The antecedent of Battery B, 1st Battalion was designated Headquarters Company, 138th Infantry Regiment, prior to and during World War II. It is additionally entitled to campaign participation credit for:

===World War II===
- Aleutian Islands

==Decorations==

Battery B (Chillicothe), 1st Battalion, additionally entitled to:

- Meritorious Unit Commendation (Army), Streamer embroidered AFGHANISTAN MAR 2007-MAR 2008

Battery D (Independence), 1st Battalion, additionally entitled to:

- Army Superior Unit Award, Streamer embroidered 2003-2005

==Distinctive unit insignia==
- Description
A Gold color metal and enamel device 1+3/32 in in height overall consisting of a shield blazoned: Per bend Or and Gules, in chief a prickly pear cactus Vert and in base three fleurs-de-lis in bend of the first. Attached below the shield a Red scroll inscribed “SEND YOUR MISSION” in Gold letters.
- Symbolism
The colors red and yellow are for Artillery. The prickly pear cactus is symbolic of the organization's Mexican Border service.
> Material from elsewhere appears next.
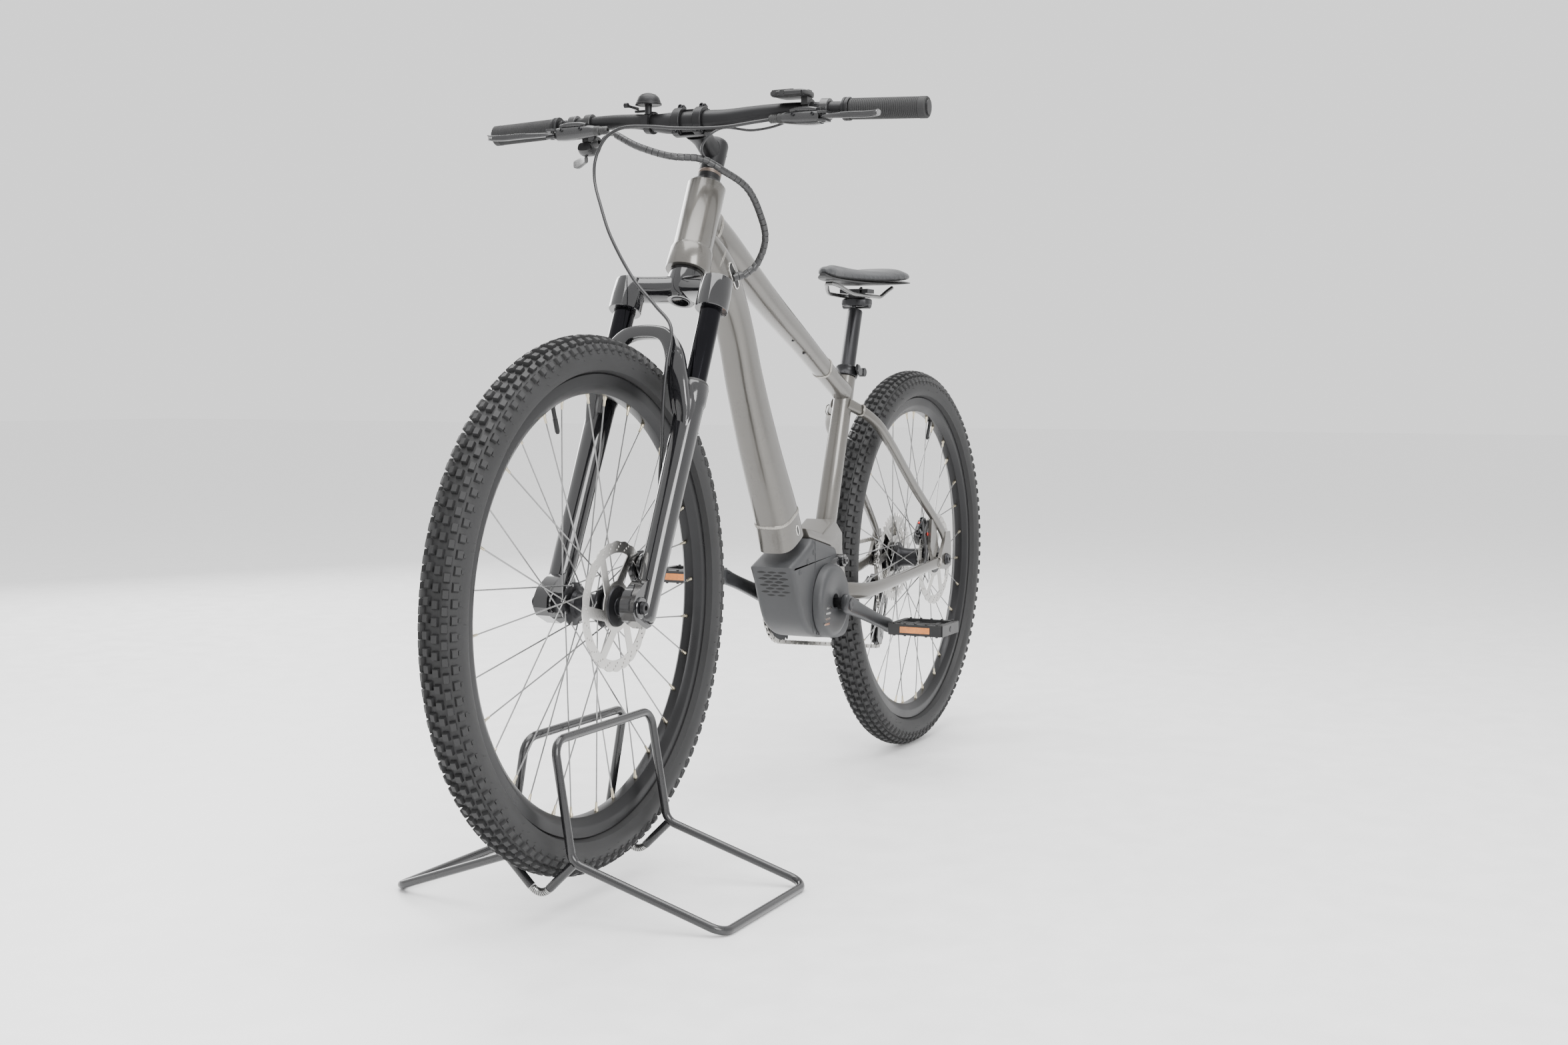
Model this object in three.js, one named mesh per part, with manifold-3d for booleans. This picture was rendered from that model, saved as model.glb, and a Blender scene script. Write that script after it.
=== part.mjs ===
// A hardtail electric mountain bicycle whose front wheel stands in a sprung wire display stand.
// Millimetres. +X points the way the bicycle rides, +Y to its left and +Z up. The origin is on the
// floor, midway between the two wheel axles.
import * as THREE from 'three';
import { mergeVertices } from 'three/addons/utils/BufferGeometryUtils.js';
import Module from 'manifold-3d';

const wasm = await Module();
wasm.setup();

// ---------------------------------------------------------------- driving dimensions
const WHEELBASE = 1221;
const TYRE_RADIUS = 370; // a 29 x 2.4 tyre over its knobs
const TYRE_HALF_WIDTH = 29.5;
const STAND_LIFT = 35; // the stand holds the front wheel this far off the floor
const GAP = 0.3; // between pieces that touch
const CHAIN_GAP = 1.2; // between the chain and the wheels it runs on
const HEAD = { x: 326.5, z: 875, tilt: -25.5, length: 147.6 }; // foot of the head tube
const RAKE = 54; // front axle ahead of the steering axis
const AXLE_DROP = 546.5; // front axle below the head tube, along the steering axis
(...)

The three fleurs-de-lis represent the three battle honors (Meuse-Argonne, Alsace and Lorraine) awarded the battalion for service during World War I.
- Background
The distinctive unit insignia was originally approved for the 129th Field Artillery Battalion on 28 August 1952. It was redesignated for the 129th Artillery Regiment on 26 October 1961. The insignia was redesignated for the 129th Field Artillery Regiment on 17 July 1972.

==Coat of arms==
===Blazon===
- Shield
Per bend Or and Gules, in chief a prickly pear cactus Vert and in base three fleurs-de-lis in bend of the first.
- Crest
That for the regiments and separate battalions of the Missouri Army National Guard: On a wreath of the colors Or and Gules, a grizzly bear standing rampant Proper.

===Symbolism===
The colors red and yellow in the Shield are for Artillery. The prickly pear cactus is symbolic of the organization's Mexican Border service. The three fleurs-de-lis represent the three battle honors (Meuse-Argonne, Alsace and Lorraine) awarded the battalion for service during World War I. The crest is that of the Missouri Army National Guard.

===Background===
The coat of arms was originally approved for the 129th Field Artillery Battalion on 28 August 1952. It was redesignated for the 129th Artillery Regiment on 26 October 1961. The insignia was redesignated for the 129th Field Artillery Regiment on 17 July 1972.